Modern Persian writers and websites
cleverly exploit some European sources of lazily or ignorantly labeling Ziryab globally as a "Persian" - the way some
Eastern writers labeled all Europeans as "Farhangi" or "The
Franks" - by appropriating Kurdish Ziryab as an
Iranian! While an "Iraqi" or an "Iranian" labeling maybe
technically correct in that Kurdistan remains divided - between the modern
states of Iran, Iraq, Syria and Turkey (all unnatural legacies of past
empires) this self-serving claim of "one of our own" is misleading
since it hides its true "Kurdish" provenance: Iran and Persia
are too often used to mean the Persian-speaking peoples of Iran. Whereas Ziryab spoke first Kurdish - his mother tongue- then
he learnt Arabic. Kurds may speak Persian, Turkish or Arabic, but only as a
second language. By and large, Ziryab must have taken
with him Kurdish sensibilities and tastes, albeit influenced by the good taste
of the cultures he traversed.
Ziryab introduced to Andalusia Kurdish and Middle Eastern instruments
which later evolved into the Spanish flamenco guitar, with its distinct Kurdish
melancholic tunes of pain and longing as well the festive, passionate melodies
that led to the Spanish flamenco singing and dance. For example the tanbur or saz, a 4000 year old
instrument from Kurdistan and Persia.
Ziryab made a radical change to the Lute or Oud:
he added a fifth (G) bass string. He rearranged musical theory completely, setting free the metrical
and rhythmical parameters and creating new ways of expression, for example: mwashah, zajal, and nawbah suites.
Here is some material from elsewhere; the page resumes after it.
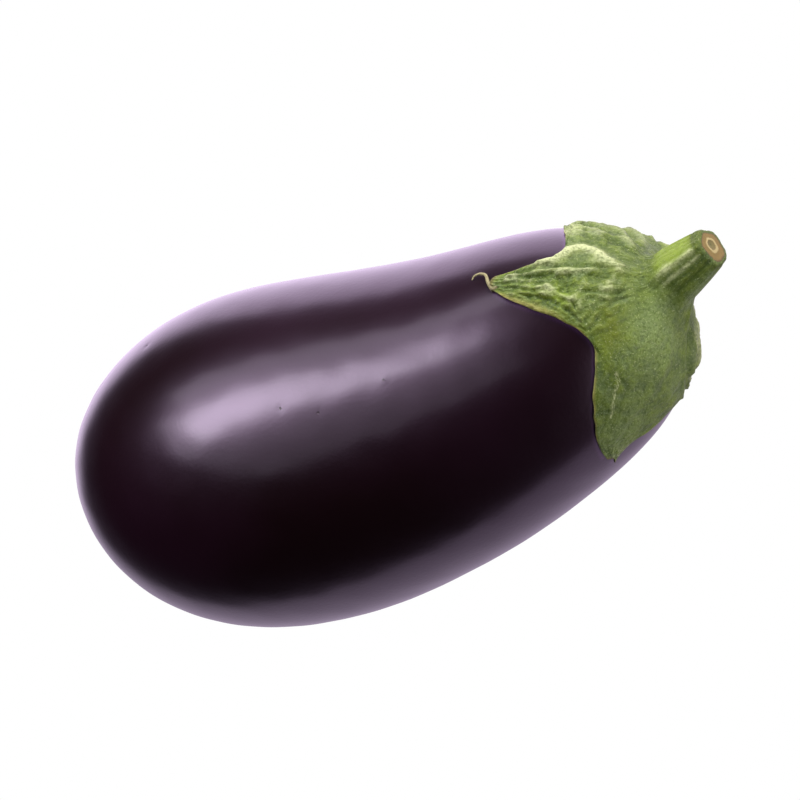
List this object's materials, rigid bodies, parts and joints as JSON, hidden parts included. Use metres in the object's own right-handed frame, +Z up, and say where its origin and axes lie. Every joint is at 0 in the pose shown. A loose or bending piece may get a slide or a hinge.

Moreover, Ziryab taught etiquette,
elegant style and graceful manners to the royal court and the nobility.
Ziryab even introduced new fashion and hair styles to Andalusia!
Thanks to liberal, gifted, colorful
artists like Ziryab, the Islamic reign of some 700
years in al-Andalus (Andalusia) was the most magnificent period of tolerance
and multi-cultural developments: sophistication in the arts, culture and
sciences, with Muslim (Persians, Kurds, Arabs & the Moors) and Jewish
artists, writers, scientists and philosophers working together in peace.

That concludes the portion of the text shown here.